Al Dearle and I have been talking about this for a while. The basic issue seems to be an interaction between decomposition and dependency. In other words, the complexity comes at the "seams" between the various sub-systems, and is magnified the more configurable the components on either side of the seam are. This is important, because systems are becoming more finely decomposed: the move to component software, software-as-a-service and the like all increase the number of seams. Al's image of this is that modern systems are like Russian dolls, where each supposedly independent component contains more components that influence the size and complexity of the component containing them. You can only simplify any individual piece so far, because it depends on so many other pieces.
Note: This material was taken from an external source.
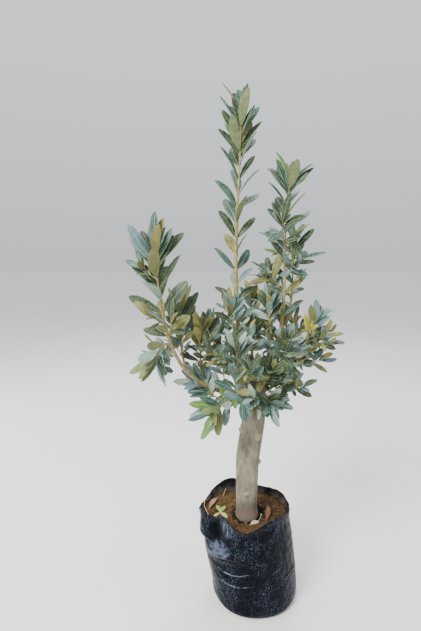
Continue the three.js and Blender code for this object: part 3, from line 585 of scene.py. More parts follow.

Actually a lot of the seams are now unnecessary anyway. Going back to the e-commerce example, the operating system goes to great pains to provide a process abstraction to keep the components separate -- to stop faults in the database affecting the web server, for example. Historically this made perfect sense and prevented a single faulty process in a time-sharing system affecting the processes of other users. Nowadays, however, it makes considerably less sense, for a number of reasons. Firstly, all the components are owned by a single nominal user (although there are still good reasons for separating the root user from the application user), so the security concerns are less pronounced. Secondly, all the components depend on each other, so a crash in the database will effectively terminate the web server anyway. (We're simplifying, but you get the idea.) Finally, there's a good chance that the web server, database and so on are each running in their own virtual machine, so there's only one "real" process per machine (plus all the supporting processes). The operating system is offering protection that isn't needed, because it's being provided (again) by the hypervisor running the virtual machines and perhaps (again) by the host operating system(s) involved.
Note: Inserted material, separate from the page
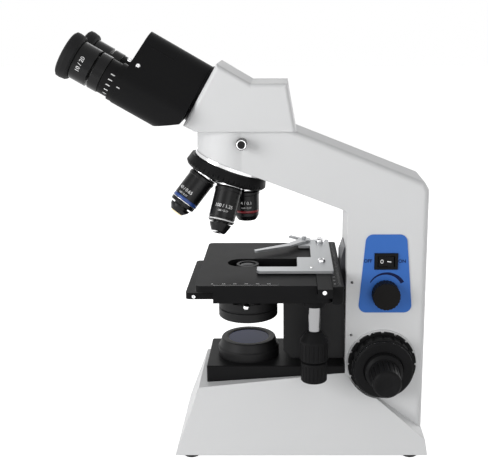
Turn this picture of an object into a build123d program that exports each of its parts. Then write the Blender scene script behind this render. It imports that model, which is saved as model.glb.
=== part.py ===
from build123d import *
from math import atan2, cos, degrees, hypot, pi, radians, sin, tan
import os

# Binocular compound microscope with an inclined twin-tube head, a five-place nosepiece,
# a two-layer mechanical stage and coaxial focusing.
# Millimetres. Z is up, the user sits at -Y, and the user's right hand is at +X.
# The origin is on the bench, under the optical axis.

# General fits
running = 0.05          # radial clearance of a shaft in its bore
gap = 0.3               # gap between pieces that move past each other
seat = 0.02             # gap between pieces that are screwed together
gear_module = 0.75

# Foot and base casting
foot_height = 4.0
foot_radius = 8.0
base_half_width = 67.0          # at the bottom edge
base_draft = 0.3                # how much the sides lean in per millimetre of height, at the front
base_front = -66.5
base_front_top = -45.0
base_rear = 166.0
base_front_height = 63.5
base_top_height = 73.0          # where the top meets the column
base_rear_height = 16.5
base_wall = 5.0
plate_thickness = 2.0
foot_inset = 10.5

# Arm casting
arm_half_width = 38.4           # at bench level
arm_taper = 1.55                # degrees
column_front = 92.0
column_rear = 166.0
arm_top = 300.0                 # face that carries the head
arm_nose_centre = -12.5         # the rounded front is drawn about this point
arm_shoulder = 46.0             # where the flat top ends
arm_rear_corner = 251.0
arm_wall = 9.0

# Optical axis and head seat
head_spigot_radius = 20.0
head_spigot_depth = 14.0
light_path_radius = 11.0

# Nosepiece
nose_tilt = 21.0                # degrees
nose_circle = 22.0              # radius through the objective seats
nose_seat_depth = 14.0          # of the seats below the mounting plane
shoulder_height = 245.0         # height of the working objective's shoulder
nose_base_radius = 33.5
nose_base_thickness = 3.0
nose_ring_radius = 38.6
nose_pin_radius = 6.0
nose_places = 5
objective_thread = 10.0
nose_wall = 5.0
knurl_count = 48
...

We also tend to build very flexible components (like Apache), which can deal with multiple simultaneous connections, keep users separate, allow modules to be loaded and unloaded dynamically -- behave like small operating systems, in other words, replicating the OS functionality again at application level. This is despite the fact that, in enterprise configurations, you'll probably know in advance the modules to be loaded and have a single user (or small user population) and fixed set of interactions: the flexibility makes the component more complex for no net gain during operation. Although it might simplify configuration and evolution slightly, there are often other mechanisms for this: in a cloud environment one can spin-up a replacement system in an evolved state and then swap the set of VMs over cleanly.
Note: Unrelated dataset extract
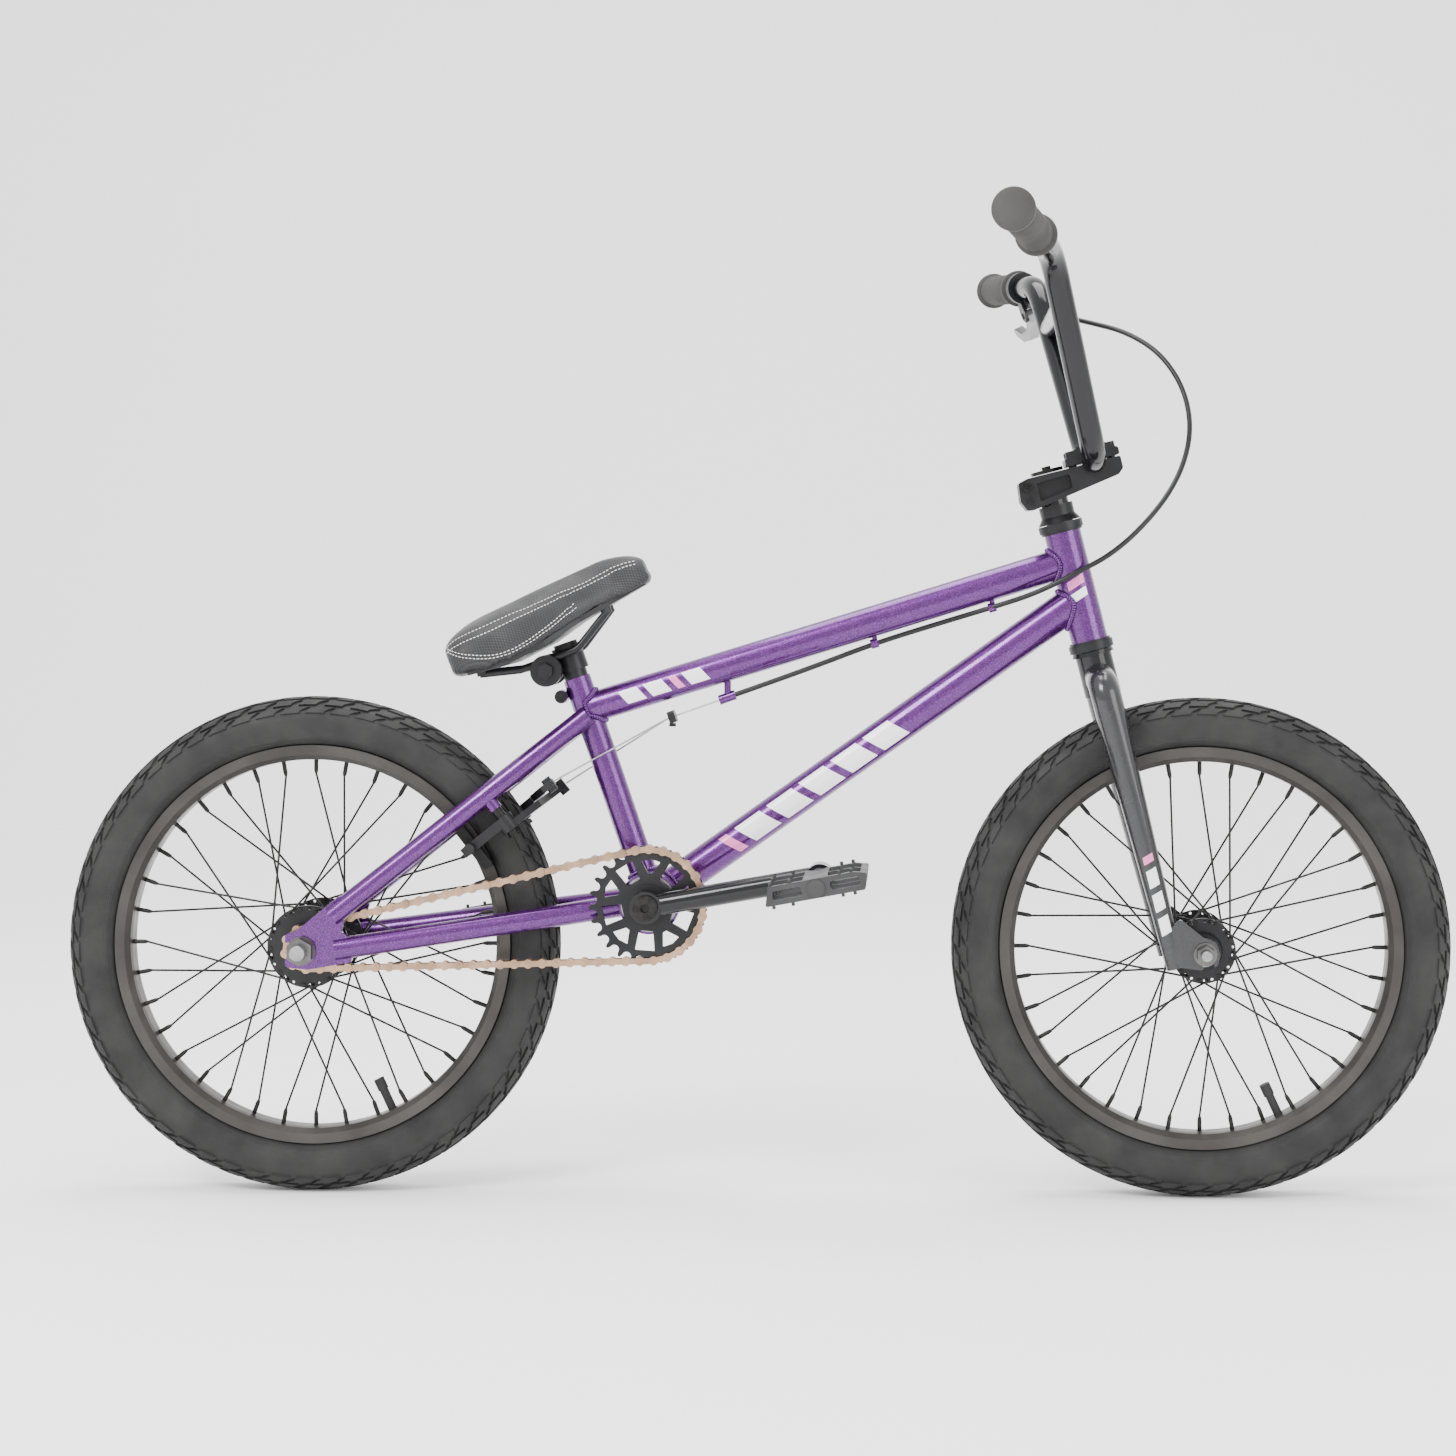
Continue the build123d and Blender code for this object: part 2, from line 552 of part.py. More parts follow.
# One offset link lets an odd number of pitches close: narrow at one end, wide at the other.
with BuildPart() as half_link:
    for hand in (-1, 1):
        for end, level in ((-CHAIN_PITCH / 2, inner_face), (CHAIN_PITCH / 2, outer_face)):
            add_rod((end, hand * level, 0), (end, hand * (level + PLATE_THICKNESS), 0), LINK_END_RADIUS)
        with BuildSketch(Plane.XY.offset(-2.6)) as joggle:
            with BuildLine():
                Polyline(
                    (-CHAIN_PITCH / 2 + 3.0, hand * inner_face),
                    (-1.4, hand * inner_face),
                    (1.4, hand * outer_face),
                    (CHAIN_PITCH / 2 - 3.0, hand * outer_face),
                    (CHAIN_PITCH / 2 - 3.0, hand * (outer_face + PLATE_THICKNESS)),
                    (1.0, hand * (outer_face + PLATE_THICKNESS)),
                    (-1.8, hand * (inner_face + PLATE_THICKNESS)),
                    (-CHAIN_PITCH / 2 + 3.0, hand * (inner_face + PLATE_THICKNESS)),
                    close=True,
                )
            make_face()
        extrude(to_extrude=joggle.sketch, amount=5.2)
    add_cross(-CHAIN_PITCH / 2, ROLLER_RADIUS, inner_face)
    add_rod((-CHAIN_PITCH / 2, -6, 0), (-CHAIN_PITCH / 2, 6, 0), PIN_RADIUS + 0.15, mode=Mode.SUBTRACT)
    add_cross(CHAIN_PITCH / 2, PIN_RADIUS, outer_face + PLATE_THICKNESS + 0.6)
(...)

It's easy to think that this makes no difference for modern machines, but that's probably not the case. All these layers still need to be resourced; more importantly, they still need to be managed, maintained and secured, which take time to do well -- with a result that they typically get done badly (if at all).
Can we do anything about it? One thought is that the decomposition that makes thinking about systems and programming easier makes executing those systems more complex and fragile. In many cases, once the system is configured appropriately, flexibility becomes an enemy: it'll often be too complicated to re-configure or optimise in a live environment anyway. There may be a reason to have Russian dolls when designing a system, but once designed it's better to make each doll solid to remove the possibility of then opening-up and falling apart.
So it's not decomposition that's the issue, it's decomposition manifested at run-time. When we add new abstractions to systems, we typically add them in the form of components or libraries that can be called from other components. These components are often general, with lots of parameters and working with multiple clients -- sound familiar? This is all good for the component-writer, as it lets the same code be re-used: but it bloats each system that uses the component, adding complexity and interactions.
So one thought for tackling complexity is to change where decomposition manifests itself. If instead of placing new functions in the run-time system, we placed it into the compiler used to build the run-time, we could use compilation techniques to optimise-out the unnecessary functionality so that what results is optimised for the configuration that it's actually being placed in, rather than being general enough to represent any configuration. There's substantial work on these ideas in the fields of staged compilation and partial evaluation (for example MetaOCaml, Template Haskell, Flask and the like): the flexibility is manifested at compile-time as compile-time abstractions, that in the course of compilation are removed and replaced with inflexible -- but more efficient and potentially more dependable -- specialised code. Think taking the source code for Linux, Apache and MySQL, accelerating them together at high speed, and getting out a single program that'd run on a bare machine, had nothing it didn't actually need, and had all the options for the various (conceptual) sub-systems set correctly to work together.
Don't believe it's possible? Neither do I. There's too much code and especially too much legacy code for this to work at enterprise (or even desktop) level. However, for embedded systems and sensor networks it's a different story. For these systems, every extra abstraction that makes the programmer's life easier is a menace if it increases the code size hitting the metal: there just isn't the memory. But there also isn't the legacy code base, and there is a crying need for better abstractions. So an approach to the Russian dolls that moves the abstractions out of the run-time and into the languages and compilers might work, and might considerably improve the robustness and ease of use for many systems we need to develop. It also works well with modern language technology, and with other trends like ever-more-specialised middleware that remove bloat and overhead at the cost of generality. Keeping the former and the latter seems like a worthwhile goal.